━━━ RECORD EXTRACTS

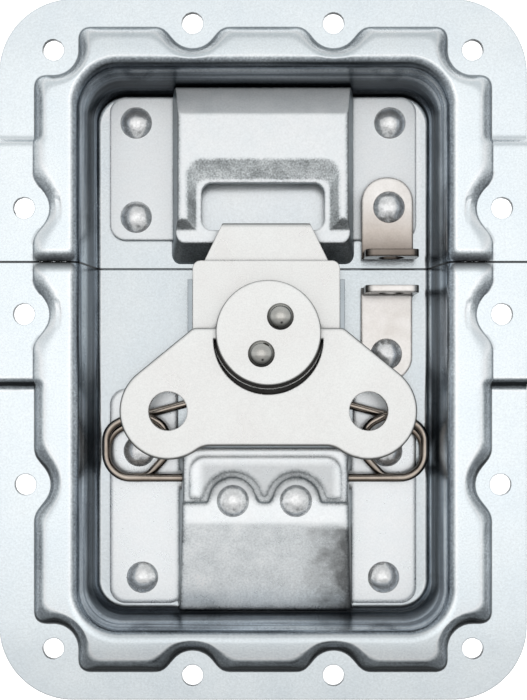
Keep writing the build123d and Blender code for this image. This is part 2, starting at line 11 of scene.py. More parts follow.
import bmesh
import bpy
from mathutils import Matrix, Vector


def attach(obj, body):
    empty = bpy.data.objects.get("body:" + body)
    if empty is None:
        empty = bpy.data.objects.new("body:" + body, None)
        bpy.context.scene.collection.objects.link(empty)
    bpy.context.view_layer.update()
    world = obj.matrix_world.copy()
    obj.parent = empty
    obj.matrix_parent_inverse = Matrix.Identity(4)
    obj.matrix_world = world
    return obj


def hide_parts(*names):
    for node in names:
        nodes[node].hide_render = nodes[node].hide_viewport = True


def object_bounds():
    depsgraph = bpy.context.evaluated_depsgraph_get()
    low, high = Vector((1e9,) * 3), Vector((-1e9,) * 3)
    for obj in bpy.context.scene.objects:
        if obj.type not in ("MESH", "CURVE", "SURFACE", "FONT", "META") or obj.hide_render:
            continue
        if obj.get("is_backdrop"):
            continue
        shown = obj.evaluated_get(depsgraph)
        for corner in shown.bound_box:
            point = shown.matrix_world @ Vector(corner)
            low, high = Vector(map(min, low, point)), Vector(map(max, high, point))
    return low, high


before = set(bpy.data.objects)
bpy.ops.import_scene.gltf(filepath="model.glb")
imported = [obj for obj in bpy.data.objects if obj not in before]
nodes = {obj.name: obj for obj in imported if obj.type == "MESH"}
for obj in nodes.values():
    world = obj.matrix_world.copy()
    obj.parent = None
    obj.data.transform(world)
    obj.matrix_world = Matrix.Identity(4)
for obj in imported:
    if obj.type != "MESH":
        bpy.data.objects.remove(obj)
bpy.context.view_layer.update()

# %% [markdown]
# ## Units and colours
# Blender works in metres and in linear light. Sizes on a latch are read in millimetres and
# colours are picked as sRGB hex values, so two small functions turn one into the other.

# %% Millimetres and sRGB colours
MM = 0.001


def linear(hex_colour):
    """An sRGB hex colour as the linear RGBA that shaders use."""
    channels = [int(hex_colour[i:i + 2], 16) / 255 for i in (1, 3, 5)]
    curve = [c / 12.92 if c <= 0.04045 else ((c + 0.055) / 1.055) ** 2.4 for c in channels]
    return (*curve, 1.0)


def mm(*sizes):
    """Millimetres as metres."""
    return tuple(size * MM for size in sizes)


def per_mm(size):
    """Noise scale, in object space, for a pattern whose grain is size millimetres."""
    return 1 / (size * MM)


print("one grain of 5 mm is scale", per_mm(5))

# %% [markdown]
# ## One way to add a node
# Every material below is a small node tree. It could be drawn by hand in the editor, but in
# code it can be read, and used again with other numbers. One function adds a node of any
# kind. A node that is given as an input stands for its own first output.

# %% Node helper
def add_node(tree, kind, inputs=(), stops=(), **settings):
    """Add a node with its settings and inputs, which are in order or a dict by name or number."""
    node = tree.nodes.new("ShaderNode" + kind)
    for name, value in settings.items():
        setattr(node, name, value)
    for name, value in inputs.items() if isinstance(inputs, dict) else enumerate(inputs):
        value = value.outputs[0] if isinstance(value, bpy.types.Node) else value
        if isinstance(value, bpy.types.NodeSocket):
            tree.links.new(value, node.inputs[name])
        else:
            node.inputs[name].default_value = value
    for number, (position, hex_colour) in enumerate(stops):
        elements = node.color_ramp.elements
        element = elements[number] if number < len(elements) else elements.new(1.0)
        element.position, element.color = position, linear(hex_colour)
    return node


def new_material(name):
    """An empty node material and its tree."""
    material = bpy.data.materials.new(name)
    material.use_nodes = True
    material.node_tree.nodes.clear()
    return material, material.node_tree


print("add_node and new_material are ready")

# %% [markdown]
# ## Shade by slope
# Steep faces get a painted shade, darker the steeper they are, for the dark surroundings that they mirror.
# Where a face is steep the press has stretched the steel, and the plating there is speckled like fine
# sugar. Faces that tip towards the far end get a lighter painted shade, because the light comes from
# there, and faces that tip towards the front a darker one.

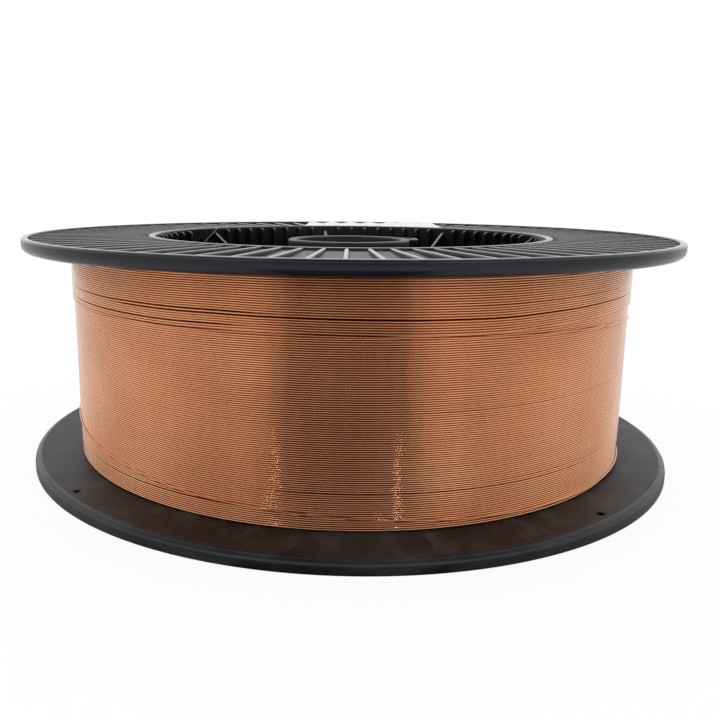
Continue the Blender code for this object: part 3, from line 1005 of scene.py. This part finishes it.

━━━━━━

_WHAT IS REQUIRED_
Above are some records. Count the lines among them with the word "empty", and answer with the number only.

_FULL SOLUTION_
6